More importantly, this creates a "safety margin." In this scenario, the business could lose 20% of its customers and still maintain the same $100,000 profit. This results in a significantly lighter workload, fewer administrative headaches, and more time to focus on delivering high-value results for the remaining 80% who truly value your work.
The Identity Shift: From Task-Provider to Outcome-Creator
The real breakthrough isn’t in the mathematics; it’s in your identity. You must choose your clientele. You can choose to be the Big W or Kmart of your industry, catering to the "price is king" crowd, or you can choose to be the David Jones or Tiffany’s.
Confidence doesn't come from a magic phrase; it comes from shifting your self-perception. You’re no longer a "provider of tasks" (Kmart); you’re a "creator of outcomes" (Tiffany’s).
When you recognise that you’re providing certainty, reducing risk, and saving time, you gain the "pricing courage" to charge in proportion to the value you create.

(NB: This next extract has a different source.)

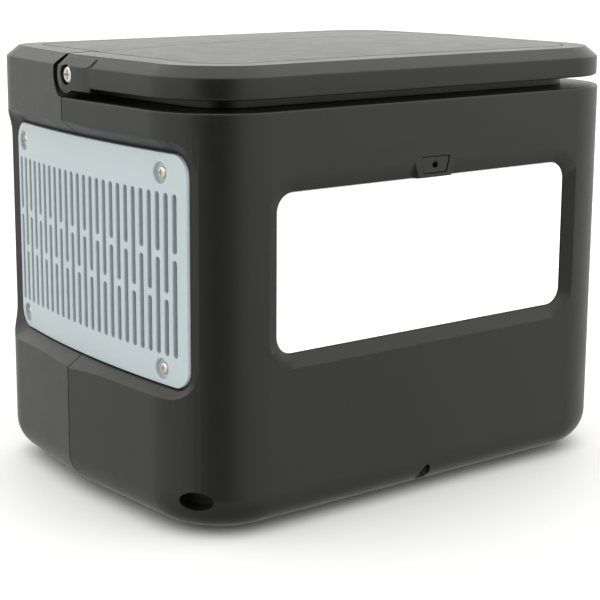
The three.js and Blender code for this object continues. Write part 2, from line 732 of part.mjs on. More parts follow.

Conclusion: Beyond Trial-and-Error Learning
Ultimately, price is not a mere number; it’s a story. It signals to your customers who you are, what you value, and the kind of relationship you intend to build with them. Pricing should never be a “set‑and‑forget” exercise. Research by Patrick Campbell shows that while most businesses only revisit their prices every three years, high‑growth performers treat pricing as a living system, reviewing and refining it every 3 to 6 months.
The cost of relying on trial and error is far higher than the investment required to think deeply and deliberately about your business model. Stop leaving your revenue to chance or to the whims of competitors who are likely guessing just as much as you are.
Are you pricing based on what it costs you to work, or based on what it's worth to your customer to have their problem solved forever?